Young people who go to non-Ivy colleges are not blighted for life, Hughes argues. Most Fortune 500 CEOs attended colleges that accept 60 to 95 percent of applicants, "not the elite schools affected by this verdict."


Many states banned racial preferences in college admissions decades ago, Hughes writes. "If our nation’s colleges were about to become segregated hellscapes, don’t you think you would have heard –– at some point in the last 20 years –– that California, Washington, Florida, Michigan, Nebraska, Arizona, New Hampshire, Oklahoma, and Idaho were already segregated hellscapes?"


Elite college admissions can't possibly equalize outcomes by race, Hughes writes. It affects only the most successful young people and it comes far too late.


Reducing unequal outcomes requires building human capital -- the "skills, knowledge, abilities and habits that lead to higher productivity," he writes. While a lot is "determined by peer culture and parental investment," these are beyond the reach of the state.

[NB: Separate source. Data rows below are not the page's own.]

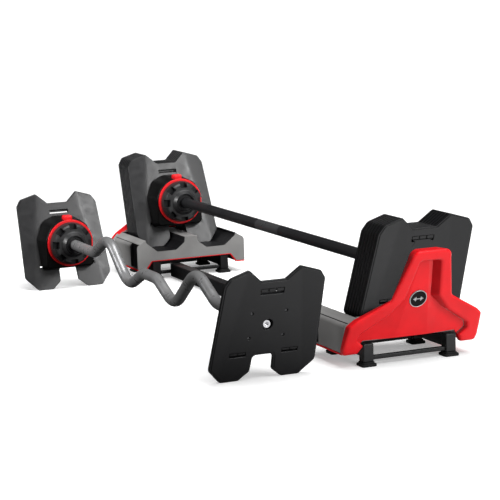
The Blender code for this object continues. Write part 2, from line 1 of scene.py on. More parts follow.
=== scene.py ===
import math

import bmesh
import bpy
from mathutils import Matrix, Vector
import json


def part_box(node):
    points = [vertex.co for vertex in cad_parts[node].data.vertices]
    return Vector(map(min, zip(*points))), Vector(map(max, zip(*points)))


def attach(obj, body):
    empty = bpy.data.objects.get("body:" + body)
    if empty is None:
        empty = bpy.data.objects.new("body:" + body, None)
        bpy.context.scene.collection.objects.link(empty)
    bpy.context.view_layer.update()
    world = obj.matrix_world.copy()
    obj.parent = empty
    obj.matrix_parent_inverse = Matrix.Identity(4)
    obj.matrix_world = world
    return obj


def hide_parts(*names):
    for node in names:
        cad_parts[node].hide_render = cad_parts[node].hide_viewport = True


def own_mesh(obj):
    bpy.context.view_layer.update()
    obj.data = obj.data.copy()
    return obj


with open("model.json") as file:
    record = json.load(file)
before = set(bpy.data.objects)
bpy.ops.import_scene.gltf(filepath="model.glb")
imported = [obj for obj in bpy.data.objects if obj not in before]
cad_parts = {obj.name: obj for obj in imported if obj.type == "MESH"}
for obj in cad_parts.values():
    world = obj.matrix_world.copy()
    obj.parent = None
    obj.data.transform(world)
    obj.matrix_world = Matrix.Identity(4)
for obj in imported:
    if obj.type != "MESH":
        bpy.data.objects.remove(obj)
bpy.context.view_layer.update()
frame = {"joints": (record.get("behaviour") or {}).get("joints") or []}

# The looks of an adjustable barbell set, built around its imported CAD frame.
#
# Metres, +Z up, in the frame's own axes. A bar end is modelled once in its own frame
# (x grows outwards from the fixed plate's inner face, z is 0 at the bar's axis) and
# placed four times. A cradle is modelled once, with z above the floor, and placed twice.

# ------------------------------------------------- sizes that repeat part.py's
GAP = 0.0003                # between pieces that would touch
BAR_R = 0.0140
BAR_BORE_R = 0.0108
BAR_END_X = -0.0070         # in an end's frame
BAR_BORE_DEPTH = 0.098
PLATE_H = 0.260
PLATE_PITCH = 0.0123
PLATE_T = 0.0117
PLATE_LEAN = 0.40           # x gained per z
WING_BEND = 0.19            # x gained per |y| outside the crease
CREASE_TOP_Y = 0.230 * PLATE_H
CREASE_SLOPE = -0.165
HUB_HOLE_R = 0.0124
TOP_SLOT = (0.0, 0.0770, 0.0273, 0.0068)      # middle y, middle z, half width, half height
LOW_SLOTS = [(side * 0.237 * PLATE_H, -0.255 * PLATE_H, 0.0190, 0.0050) for side in (-1, 1)]
SCREW_SPOTS = [(y, z) for y in (-0.0403, 0.0403) for z in (-0.0286, 0.0286)]
LOOSE_PLATES = 6
HOUSING_FRONT_X = -0.0580
BUTTON_X = -0.0410
DIAL_FRONT_X = -0.1085
DIAL_RIM_X = -0.0915
DIAL_BACK_X = -0.0653
DIAL_NOTCHES = 8
CURL_BENDS = [(0.048, 0.000), (0.162, -0.050), (0.310, 0.058), (0.428, 0.000)]
CURL_BEND_R = 0.080
STRAIGHT_Z = 0.2110
DECK_Z = 0.0815
TUB_INNER_X = -0.1380
TUB_HALF_W = 0.1660
TUB_FOOT_Z = 0.0335
TUB_BELLY_Z = 0.0560
TUB_FOOT_Y = 0.1400
WALL_T = 0.0080
PANEL_T = 0.0035
PLATEAU_H = 0.0090
PLATEAU_SLOPE = 0.17        # y lost per z
BADGE_Z = 0.1500
BADGE_R = 0.0213
LEG_Y = 0.1050
LEG_XS = (-0.1180, 0.0380)

PIVOTS = {j["child"]: Vector(j["pos_m"]) for j in frame["joints"] if j["type"] == "hinge"}
STRAIGHT_Y = PIVOTS["right_dial"].y
HALF_SPAN = PIVOTS["right_dial"].x
SIDES = {"left": -1, "right": 1}


# ------------------------------------------------------------- mesh helpers
WELD = 2e-6                 # points closer than this become one


def linked(name, data):
    obj = bpy.data.objects.new(name, data)
    bpy.context.scene.collection.objects.link(obj)
    return obj


def evaluated(obj):
    """The object's final mesh; the object itself is removed."""
    mesh = bpy.data.meshes.new_from_object(obj.evaluated_get(bpy.context.evaluated_depsgraph_get()))
    bpy.data.objects.remove(obj)
    return mesh


def mesh_from(bm, name):
    """A mesh with outward normals, made from a bmesh that is then freed."""
    bmesh.ops.recalc_face_normals(bm, faces=bm.faces)
    mesh = bpy.data.meshes.new(name)
    bm.to_mesh(mesh)
    bm.free()
    return mesh


def shaded(mesh, bevel=0.0, segments=2, bevel_angle=35, smooth_angle=35):
    """The mesh with rounded edges and clean smooth shading."""
    if bevel:
        obj = linked("work", mesh)
        rounding = obj.modifiers.new("rounding", "BEVEL")
        rounding.width = bevel
        rounding.segments = segments
        rounding.limit_method = "ANGLE"
        rounding.angle_limit = math.radians(bevel_angle)
        rounding.miter_outer = "MITER_ARC"
        mesh = evaluated(obj)
    mesh.shade_smooth()
    mesh.set_sharp_from_angle(angle=math.radians(smooth_angle))
    obj = linked("work", mesh)
    weights = obj.modifiers.new("weights", "WEIGHTED_NORMAL")
    weights.keep_sharp = True
    weights.weight = 80
    return evaluated(obj)


def box(low, high):
    bm = bmesh.new()
    size = Vector(high) - Vector(low)
    middle = (Vector(high) + Vector(low)) / 2
    bmesh.ops.create_cube(bm, size=1, matrix=Matrix.Translation(middle) @ Matrix.Diagonal((*size, 1)))
    return mesh_from(bm, "box")


def rod(radius, start, end, segments):
    """A cylinder between two points."""
    start, end = Vector(start), Vector(end)
    along = end - start
    bm = bmesh.new()
    turn = Matrix.Translation((start + end) / 2) @ along.to_track_quat("Z", "Y").to_matrix().to_4x4()
    bmesh.ops.create_cone(bm, cap_ends=True, segments=segments, radius1=radius, radius2=radius,
                          depth=along.length, matrix=turn)
    return mesh_from(bm, "rod")


STRAIGHT_CORNER = 0.02      # a corner whose half angle is this near a right angle stays as it is


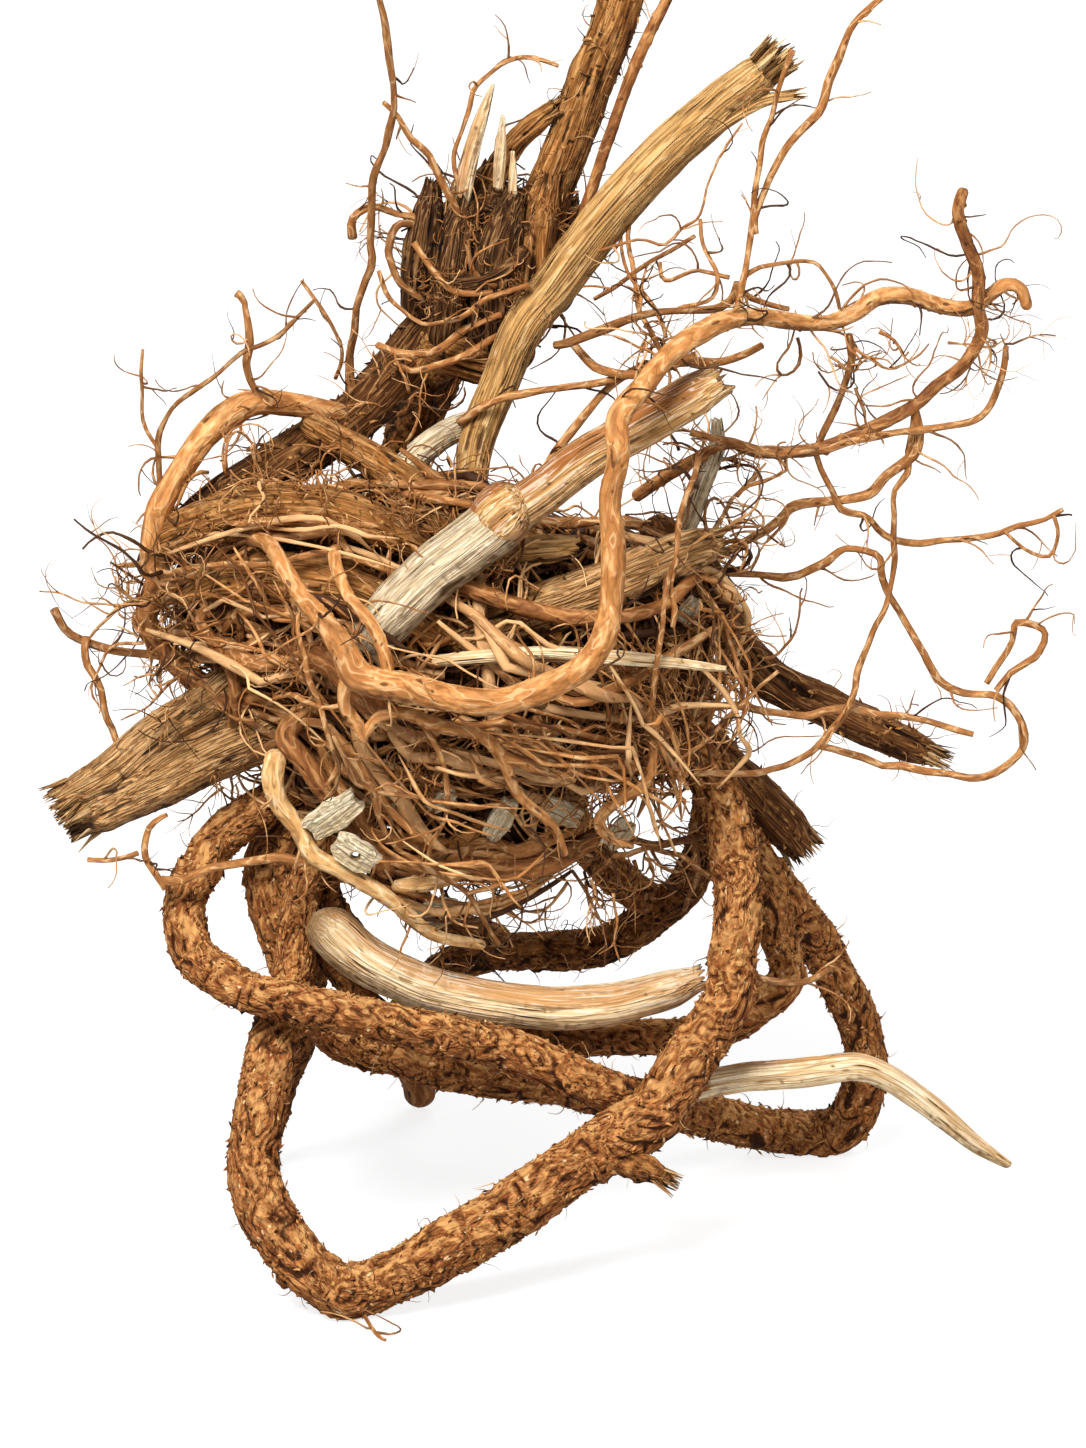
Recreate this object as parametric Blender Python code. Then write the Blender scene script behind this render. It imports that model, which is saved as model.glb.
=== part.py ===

Education is not.


Harvard economist Roland Fryer studies 39 high-achieving charter schools in New York City and "identified five variables that correlated with success: (1) frequent teacher feedback, (2) the use of data to guide instruction, (3) high-dosage tutoring, (4) increased school time, and (5) a culture of high expectations," Hughes writes.

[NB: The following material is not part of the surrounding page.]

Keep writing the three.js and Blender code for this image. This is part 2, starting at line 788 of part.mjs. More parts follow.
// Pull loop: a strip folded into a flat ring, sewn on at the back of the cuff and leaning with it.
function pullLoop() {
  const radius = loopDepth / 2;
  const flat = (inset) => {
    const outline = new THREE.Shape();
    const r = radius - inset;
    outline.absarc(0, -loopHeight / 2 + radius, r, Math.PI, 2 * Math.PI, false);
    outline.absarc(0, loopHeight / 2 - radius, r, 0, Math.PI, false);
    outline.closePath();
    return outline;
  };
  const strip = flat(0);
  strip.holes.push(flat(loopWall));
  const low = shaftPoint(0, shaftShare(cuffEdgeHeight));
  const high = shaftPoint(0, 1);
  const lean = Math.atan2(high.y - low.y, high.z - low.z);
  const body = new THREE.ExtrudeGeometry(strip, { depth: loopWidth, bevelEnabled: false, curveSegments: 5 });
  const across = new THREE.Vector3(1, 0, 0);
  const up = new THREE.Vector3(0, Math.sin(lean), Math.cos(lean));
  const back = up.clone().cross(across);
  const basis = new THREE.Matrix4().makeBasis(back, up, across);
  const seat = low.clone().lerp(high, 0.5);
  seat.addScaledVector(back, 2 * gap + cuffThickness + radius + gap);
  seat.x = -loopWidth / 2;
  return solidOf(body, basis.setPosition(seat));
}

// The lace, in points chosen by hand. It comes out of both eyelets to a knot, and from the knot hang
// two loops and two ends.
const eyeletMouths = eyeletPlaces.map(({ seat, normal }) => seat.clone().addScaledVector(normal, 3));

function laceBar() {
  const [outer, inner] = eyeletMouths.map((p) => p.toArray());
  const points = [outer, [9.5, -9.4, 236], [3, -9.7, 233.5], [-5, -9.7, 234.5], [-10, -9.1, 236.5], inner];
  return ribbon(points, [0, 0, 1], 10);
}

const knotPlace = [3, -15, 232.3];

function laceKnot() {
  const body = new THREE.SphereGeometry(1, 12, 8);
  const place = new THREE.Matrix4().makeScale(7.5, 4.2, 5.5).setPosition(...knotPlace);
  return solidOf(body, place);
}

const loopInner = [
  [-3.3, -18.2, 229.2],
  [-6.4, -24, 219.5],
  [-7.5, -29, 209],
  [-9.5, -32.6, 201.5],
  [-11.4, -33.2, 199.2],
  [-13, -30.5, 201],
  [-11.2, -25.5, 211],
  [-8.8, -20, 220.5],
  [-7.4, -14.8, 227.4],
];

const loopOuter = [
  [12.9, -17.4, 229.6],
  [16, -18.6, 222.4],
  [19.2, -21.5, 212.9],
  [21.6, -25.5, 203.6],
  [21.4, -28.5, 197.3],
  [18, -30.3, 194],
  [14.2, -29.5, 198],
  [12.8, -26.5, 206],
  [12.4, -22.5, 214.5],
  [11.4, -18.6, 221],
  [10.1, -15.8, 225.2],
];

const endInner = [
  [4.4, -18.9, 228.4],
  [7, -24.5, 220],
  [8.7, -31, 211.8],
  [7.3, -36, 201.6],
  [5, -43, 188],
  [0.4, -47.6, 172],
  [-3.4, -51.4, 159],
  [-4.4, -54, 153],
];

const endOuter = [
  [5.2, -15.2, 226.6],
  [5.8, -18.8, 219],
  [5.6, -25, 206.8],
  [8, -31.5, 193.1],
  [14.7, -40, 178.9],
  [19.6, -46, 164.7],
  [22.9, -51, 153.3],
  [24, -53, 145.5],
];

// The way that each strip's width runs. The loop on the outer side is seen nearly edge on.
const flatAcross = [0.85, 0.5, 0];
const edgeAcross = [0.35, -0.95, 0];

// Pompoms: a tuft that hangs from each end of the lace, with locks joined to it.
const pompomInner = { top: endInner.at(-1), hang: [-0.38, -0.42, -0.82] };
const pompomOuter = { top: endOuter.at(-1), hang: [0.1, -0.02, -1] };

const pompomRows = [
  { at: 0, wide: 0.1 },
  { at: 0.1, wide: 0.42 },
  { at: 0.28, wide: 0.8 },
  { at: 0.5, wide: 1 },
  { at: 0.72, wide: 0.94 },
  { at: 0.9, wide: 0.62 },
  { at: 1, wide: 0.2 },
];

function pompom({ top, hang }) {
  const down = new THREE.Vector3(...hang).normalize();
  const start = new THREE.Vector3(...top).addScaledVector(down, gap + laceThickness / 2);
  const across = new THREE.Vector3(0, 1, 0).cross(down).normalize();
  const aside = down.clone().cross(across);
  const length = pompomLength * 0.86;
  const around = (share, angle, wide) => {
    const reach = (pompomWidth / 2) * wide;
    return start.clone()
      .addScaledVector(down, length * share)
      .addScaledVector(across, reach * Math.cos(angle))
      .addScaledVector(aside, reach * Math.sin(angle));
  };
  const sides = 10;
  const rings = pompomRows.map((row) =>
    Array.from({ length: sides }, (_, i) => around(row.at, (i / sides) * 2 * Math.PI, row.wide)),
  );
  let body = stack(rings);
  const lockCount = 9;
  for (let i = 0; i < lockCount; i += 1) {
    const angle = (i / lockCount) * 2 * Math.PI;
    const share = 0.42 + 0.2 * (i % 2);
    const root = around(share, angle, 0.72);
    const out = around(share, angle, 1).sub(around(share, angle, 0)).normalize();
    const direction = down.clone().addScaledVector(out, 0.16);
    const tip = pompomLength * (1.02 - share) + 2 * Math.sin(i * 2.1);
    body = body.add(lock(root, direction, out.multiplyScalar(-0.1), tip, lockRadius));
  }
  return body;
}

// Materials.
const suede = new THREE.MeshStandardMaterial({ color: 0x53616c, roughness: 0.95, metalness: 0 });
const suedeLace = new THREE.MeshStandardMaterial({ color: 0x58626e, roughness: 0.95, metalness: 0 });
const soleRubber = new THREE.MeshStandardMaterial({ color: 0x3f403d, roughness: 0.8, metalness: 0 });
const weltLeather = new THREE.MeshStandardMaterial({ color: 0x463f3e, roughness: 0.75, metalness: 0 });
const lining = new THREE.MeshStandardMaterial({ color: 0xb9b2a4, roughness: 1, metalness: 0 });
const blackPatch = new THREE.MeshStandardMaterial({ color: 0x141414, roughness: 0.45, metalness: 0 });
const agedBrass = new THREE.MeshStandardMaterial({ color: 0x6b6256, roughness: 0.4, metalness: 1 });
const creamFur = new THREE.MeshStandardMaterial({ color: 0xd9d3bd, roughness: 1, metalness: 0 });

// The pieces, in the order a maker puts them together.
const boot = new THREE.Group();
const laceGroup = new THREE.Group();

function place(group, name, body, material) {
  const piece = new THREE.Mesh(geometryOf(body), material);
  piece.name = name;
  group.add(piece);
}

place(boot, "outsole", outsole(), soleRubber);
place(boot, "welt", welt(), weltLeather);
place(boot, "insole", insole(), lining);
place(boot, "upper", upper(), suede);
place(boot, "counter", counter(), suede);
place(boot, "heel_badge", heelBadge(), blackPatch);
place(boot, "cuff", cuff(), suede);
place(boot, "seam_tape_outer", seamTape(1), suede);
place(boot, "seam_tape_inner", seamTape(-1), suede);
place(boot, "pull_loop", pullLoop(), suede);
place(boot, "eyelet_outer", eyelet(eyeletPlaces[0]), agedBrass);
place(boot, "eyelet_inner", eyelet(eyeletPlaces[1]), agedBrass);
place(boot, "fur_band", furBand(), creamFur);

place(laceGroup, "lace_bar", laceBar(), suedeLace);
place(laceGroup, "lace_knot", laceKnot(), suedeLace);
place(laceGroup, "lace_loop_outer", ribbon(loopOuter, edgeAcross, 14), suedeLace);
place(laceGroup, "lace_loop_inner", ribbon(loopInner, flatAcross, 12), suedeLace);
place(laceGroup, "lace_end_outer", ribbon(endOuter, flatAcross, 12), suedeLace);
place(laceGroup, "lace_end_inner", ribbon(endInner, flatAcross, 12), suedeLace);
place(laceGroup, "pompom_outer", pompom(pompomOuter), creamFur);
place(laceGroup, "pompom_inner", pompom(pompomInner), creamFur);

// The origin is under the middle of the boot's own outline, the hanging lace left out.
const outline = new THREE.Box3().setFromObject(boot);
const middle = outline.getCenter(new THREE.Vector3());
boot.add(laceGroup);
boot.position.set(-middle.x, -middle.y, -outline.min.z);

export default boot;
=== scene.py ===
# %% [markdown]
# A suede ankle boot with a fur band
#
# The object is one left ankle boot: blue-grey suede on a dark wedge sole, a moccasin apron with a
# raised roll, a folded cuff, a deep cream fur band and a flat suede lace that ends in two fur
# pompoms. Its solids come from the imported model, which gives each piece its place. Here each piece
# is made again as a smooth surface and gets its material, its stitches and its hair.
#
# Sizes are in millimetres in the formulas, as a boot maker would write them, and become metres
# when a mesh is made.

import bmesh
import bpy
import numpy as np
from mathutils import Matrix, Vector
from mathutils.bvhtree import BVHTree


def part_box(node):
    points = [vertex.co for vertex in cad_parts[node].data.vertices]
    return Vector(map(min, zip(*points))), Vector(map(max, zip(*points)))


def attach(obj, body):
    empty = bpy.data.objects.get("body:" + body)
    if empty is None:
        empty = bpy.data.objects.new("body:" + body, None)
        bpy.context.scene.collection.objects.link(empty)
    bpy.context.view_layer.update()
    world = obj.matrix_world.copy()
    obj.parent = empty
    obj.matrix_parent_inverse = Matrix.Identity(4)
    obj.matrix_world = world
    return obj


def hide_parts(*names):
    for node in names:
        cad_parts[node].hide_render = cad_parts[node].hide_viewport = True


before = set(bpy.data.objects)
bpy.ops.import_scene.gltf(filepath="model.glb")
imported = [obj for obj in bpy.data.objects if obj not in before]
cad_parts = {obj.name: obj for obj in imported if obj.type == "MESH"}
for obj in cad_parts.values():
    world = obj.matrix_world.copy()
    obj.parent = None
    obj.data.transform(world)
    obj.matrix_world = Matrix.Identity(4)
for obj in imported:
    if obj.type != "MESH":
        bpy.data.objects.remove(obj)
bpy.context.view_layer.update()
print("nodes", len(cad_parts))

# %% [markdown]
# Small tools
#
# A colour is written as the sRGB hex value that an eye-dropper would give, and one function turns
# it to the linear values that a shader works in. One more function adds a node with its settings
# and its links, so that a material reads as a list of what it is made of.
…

Fryer designed a randomized experiment in low-performing Houston Public Schools. Half were overhauled based on the five variables.

The principals were fired and replaced –– along with about half of the teachers. School days were lengthened. Extra tutoring was provided. Extra tests were given and the results were used to tailor each student’s tutoring. And a culture of excellence and high expectation was consciously fostered from the top-down. The overall result was a 0.103 standard deviation increase in math scores for black kids, with even larger gains for elementary-aged kids, and kids from lower socioeconomic backgrounds.

Why not do that in schools across the nation, Hughes asks. If a fraction of the energy devoted to "affirmative action" for the elites were directed at creating effective schools for everyone else . . . It would be a start to addressing racial inequality.